What seems more consistent than external correlates of the person having the experience of unconditional love are the experiences of people interacting with the person having the experience. Generally, those people report enjoying the presence of that person and feeling accepted as they are — but this is essentially anecdotal and needs to be examined scientifically as well.

So now, to your curious manager, I’d explain that unconditional love is not a behavior. It’s an experience. And you can have the experience, if you’re curious about it, by asking to have the experience. That’s it. You’re not in control of what happens next — and you can ask “the God of your heart” or you can ask Rabbi Hillel, St. Theresa, Mohammad, Baha’ullah, Ganesh, or Buddha, or your ancestors. Or the universe. Or love itself. But asking puts you in a position of recognizing that you are not in control of this. It is not something for you to do — except ask.

Julia: So now, to your curious manager, I’d explain that unconditional love is not a behavior. It’s an experience. And you can have the experience, if you’re curious about it, by asking to have the experience. That’s it.

As to your follow-up question, if you are experiencing unconditional love, there is no boundary to the bubble you are in. It is impossible to not include certain people. Also, I don’t know of any exceptions to the rule that everyone can benefit from being included in an unconditional love bubble.

But I think the question comes from this conditional-love space, to which we are all habituated. We sort of unconsciously see ourselves — especially leaders in an organization do this — we see ourselves as responsible for meting out reward and punishment in the form of offering and withdrawing love.

I was talking with a friend yesterday, she’s a child psychiatrist up near Toronto. She was in a funk because she doesn’t know the answers to so many questions she asks herself and questions others ask her about what is best for kids. But I told her this thing about remembering our job is not to withdraw love as a form of control, and she found it helpful. The key thing is to see if you can get to a place where you never withdraw love from anyone. Never pop the bubble by putting someone outside of it.

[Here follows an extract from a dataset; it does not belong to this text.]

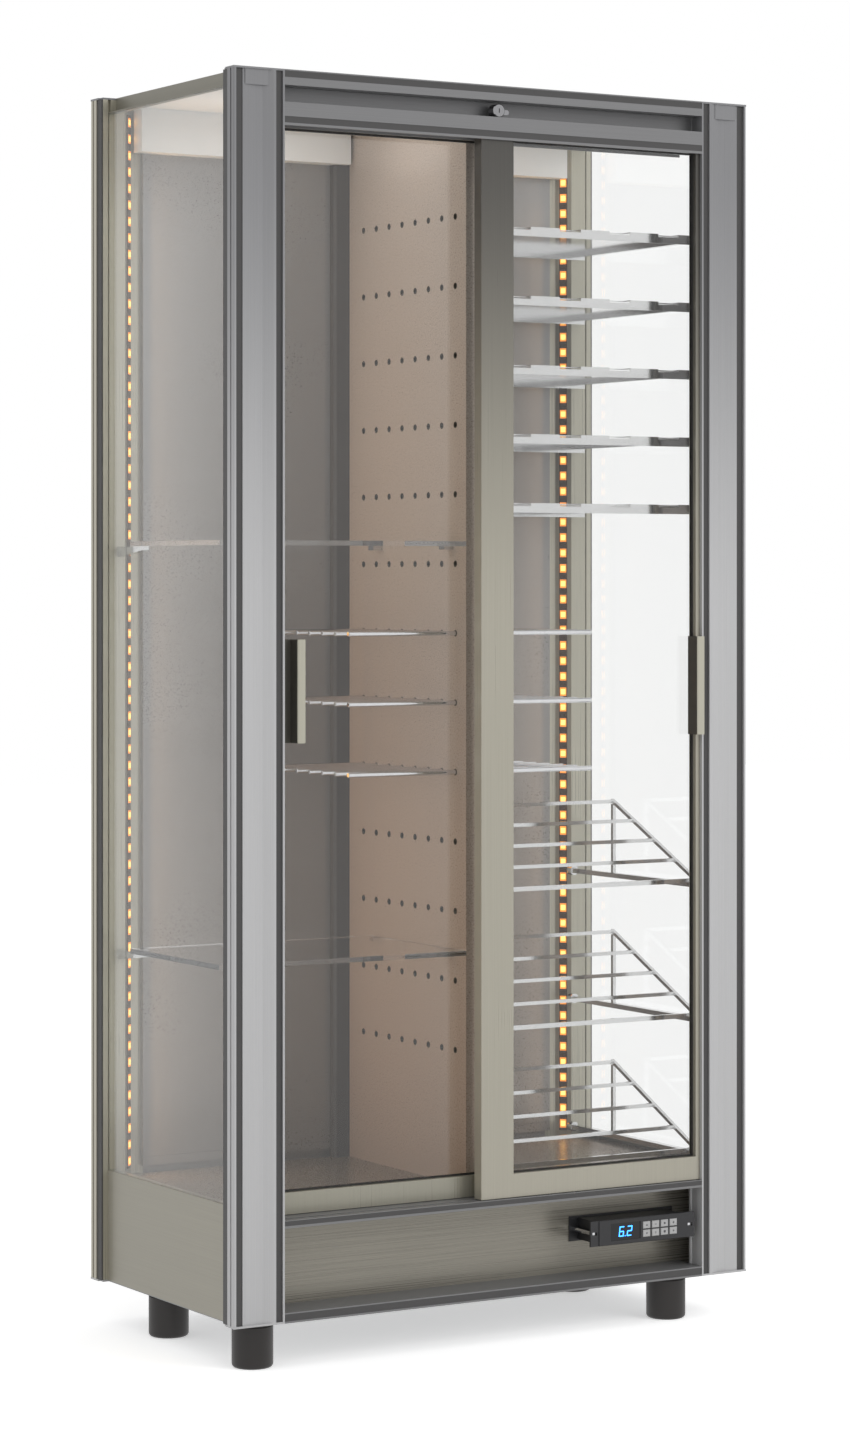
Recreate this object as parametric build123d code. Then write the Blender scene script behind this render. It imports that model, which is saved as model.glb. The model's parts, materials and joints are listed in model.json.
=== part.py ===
"""Sliding-door wine cooler: aluminium posts and headers, glass sides and doors, a perforated
partition, bottle and glass shelves, a cooling unit in the base and a control panel.

Millimetres, +Z up, front towards -Y. The origin is the bottom centre of the bounding box.
"""

import os
from math import sqrt

from build123d import *

# ---------------------------------------------------------------- overall sizes
WIDTH = 960.0
DEPTH = 497.0
HEIGHT = 2000.0
FOOT_HEIGHT = 70.0
HANDLE_PROUD = 12.0

FRONT_Y = (HANDLE_PROUD - DEPTH) / 2
BACK_Y = FRONT_Y + DEPTH
HALF_W = WIDTH / 2

# ---------------------------------------------------------------- general fits
SHEET = 2.0
SLIDE_GAP = 0.5
SEAT_GAP = 0.2
PIN_GAP = 0.05

# ---------------------------------------------------------------- posts
POST_WIDTH = 89.0
POST_DEPTH = 37.5
POST_CAP = 3.0
PLUG_HEIGHT = 27.0
PLUG_GAP = 0.3
PLUG_INSET = 1.0
LIP = 4.5
OUTER_GROOVE = 12.5
INNER_GROOVE = 12.0
INNER_LIP = 3.0
INNER_RIB = 4.5
COVE_RIM = 3.0
COVE_DEPTH = 5.5
COVE_OUTER_FLANK = 21.0
COVE_INNER_FLANK = 16.5
RIM_SETBACK = 3.0
TRIM_THICK = 3.0
OUTER_TRIM_SETBACK = 4.0
INNER_TRIM_SETBACK = 3.0
SIDE_LIP = 8.0
SIDE_SLOT = 3.4
SIDE_RIB = 9.6
SIDE_STEP = 4.0
SIDE_TRIM = 2.5
FACET = 20.0
FACET_START = 47.0
CHAMBER_WALL = 3.0
EDGE_RADIUS = 2.5
HOOK = 2.0
HOOK_START = 16.0
HOOK_END = 6.0
CAP_NOTCH = 10.0

POST_INNER_X = HALF_W - POST_WIDTH
POST_BOTTOM = FOOT_HEIGHT + POST_CAP
POST_TOP = HEIGHT - POST_CAP

# ---------------------------------------------------------------- side glass
GLASS_INSET = 13.0
GLASS_THICK = 4.6
GLASS_BITE = 6.0
SIDE_BASE_TOP = 252.0
SIDE_RAIL_HEIGHT = 26.0
SIDE_RAIL_INSET = 28.0

GLASS_OUT_X = HALF_W - GLASS_INSET - SEAT_GAP
GLASS_IN_X = GLASS_OUT_X - GLASS_THICK
SKIN_X = HALF_W - GLASS_INSET
RAIL_OUT_X = HALF_W - SIDE_RAIL_INSET

# ---------------------------------------------------------------- headers
HEADER_DEPTH = 70.0
HEADER_HEIGHT = 86.0
HEADER_WALL = 5.0
HEADER_WEB = 3.0
REAR_HEADER_DEPTH = 27.0
REAR_HEADER_HEIGHT = 81.0
BAND = 10.0
BAND_THICK = 2.5
TOP_BAND_MARGIN = 2.0
LOWER_BAND_MARGIN = 4.0
LOCK_RECESS_DEPTH = 32.0
LOCK_RECESS_TOP = 24.0
LOCK_RECESS_HEIGHT = 26.0

HEADER_BOTTOM = HEIGHT - HEADER_HEIGHT
RECESS_TOP_Z = HEIGHT - LOCK_RECESS_TOP
RECESS_FLOOR_Z = RECESS_TOP_Z - LOCK_RECESS_HEIGHT

# ---------------------------------------------------------------- base
BASE_RAIL_HEIGHT = 16.0
SILL_HEIGHT = 12.0
SILL_TOP = 228.0
SILL_BAND_LIFT = 3.7
SILL_BAND_DROP = 1.0
SILL_LIP = 8.0
SILL_REAR_LIP = 4.0
SILL_WEB = 3.0
PANEL_SETBACK = 70.0
FLOOR_THICK = 14.0
FLOOR_TOP = 240.0
CEILING_THICK = 13.0
BACK_WALL = 27.0
BACK_FLANGE_LAP = 4.0
BACK_OUTER_SETBACK = 5.0
BACK_STRIP_TOP = 266.5
BACK_SEAM = 1.0
AIR_SLOT_TOP = 251.7
CHANNEL_WIDTH = 29.0
CHANNEL_DEPTH = 16.0
CHANNEL_CHAMFER = 4.0
BULKHEAD_THICK = 30.0
BULKHEAD_HEIGHT = 71.0
BULKHEAD_END = 1.0
BULKHEAD_GAP = 5.0
LOUVRE_COLUMNS = 5
LOUVRE_ROWS = 7
LOUVRE_LENGTH = 90.0
LOUVRE_HEIGHT = 6.0
LOUVRE_PITCH_X = 120.0
LOUVRE_PITCH_Z = 16.0
LOUVRE_FIRST_Z = 112.0

CEILING_Z = HEIGHT - SHEET - CEILING_THICK
SILL_BOTTOM = SILL_TOP - SILL_HEIGHT
BASE_RAIL_TOP = FOOT_HEIGHT + BASE_RAIL_HEIGHT
BACK_IN_Y = BACK_Y - BACK_WALL
BACK_STEP_Y = BACK_Y - POST_DEPTH + FACET
BACK_OUT_Y = BACK_Y - BACK_OUTER_SETBACK
PANEL_Y = FRONT_Y + PANEL_SETBACK
POST_BACK_Y = FRONT_Y + POST_DEPTH
REAR_POST_Y = BACK_Y - POST_DEPTH

# ---------------------------------------------------------------- doors
DOOR_THICK = 21.0
FRONT_DOOR_SETBACK = 6.0
REAR_DOOR_SETBACK = 45.0
DOOR_LIFT = 1.0
DOOR_TOP_COVER = 24.0
TOP_RAIL_HEIGHT = 22.0
WIDE_STILE = 60.4
WIDE_STILE_CENTRE = -1.5
SLIM_STILE = 8.0
EDGE_STILE = 12.0
REAR_DOOR_EDGE = 4.0
FRONT_RAIL_HEIGHT = 37.5
REAR_RAIL_HEIGHT = 34.0
PANE = 6.0
PANE_SETBACK = 9.0
PANE_BITE = 8.0
SLIM_BITE = 4.0
GUIDE_HEIGHT = 12.0
GUIDE_LEFT = 8.0
GUIDE_RIGHT = 21.0
END_GUIDE = 11.5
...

This means absolutely nothing for how a person gets along in the company and whether they become CEO or get fired.

What it means is that these physical, external actions have nothing to do with love. They are orthogonal to it. Unconditional love is never withdrawn from a person, because if it is, it is withdrawn from everyone. It’s no longer unconditional. Unconditional love is a bubble that will pop the moment someone is pushed outside of it.

Marten: Wow! This is going deep. Let me sleep on these great answers and come back with my next questions. This stood out to me: “UL is not a behavior. It’s an experience.” And your last paragraph about these things being orthogonal to each other.

Marten (on 17 May 2024): Having slept on it, I have two additional questions, perhaps not directly emanating from what you wrote, but anyhow:

Is unconditional love essentially the same as compassion and kindness in the way people like Dalai Lama use them?

I am still a little stuck on the word “unconditional”, so to test the concept, could I tell my employees there is “Unconditional love but conditional rewards, conditional career progression, and consequences for not delivering the agreed results”? But perhaps I am just being stuck, mentally. I guess I am trying to find behavioral correlates although you just told me there may not be any!

Marten: I am still a little stuck on the word “unconditional”, so to test the concept, could I tell my employees there is “Unconditional love but conditional rewards, conditional career progression, and consequences for not delivering the agreed results”?

That said, I am trying to get used to UL not being a behavior but an experience, not answers but perhaps questions, not something delineated but something universal. It feels very powerful. It is when I try to apply it to everyday work and actions that I get a little unsure.

So I guess a question could be, how do YOU, Julia, behave at your workplace so that UL is more present? Did you perhaps previously behave differently and when you started to see the power of UL, something changed? Or have you always been in that state of mind? If I asked your colleagues if they can see the UL in your being at your workplace, what would they say?

Pardon me if I have too many questions or if they don’t make sense. Feel free to take the conversation in any direction you find meaningful. Thanks!

Julia: I love that you have these questions; I think they are the same ones many people have. The fear of losing (illusory) control is strong! Notice how you ask the one about UL in the workplace at first — “could I tell my employees there is ‘Unconditional love but conditional rewards, conditional career progression, and consequences for not delivering the agreed results?’”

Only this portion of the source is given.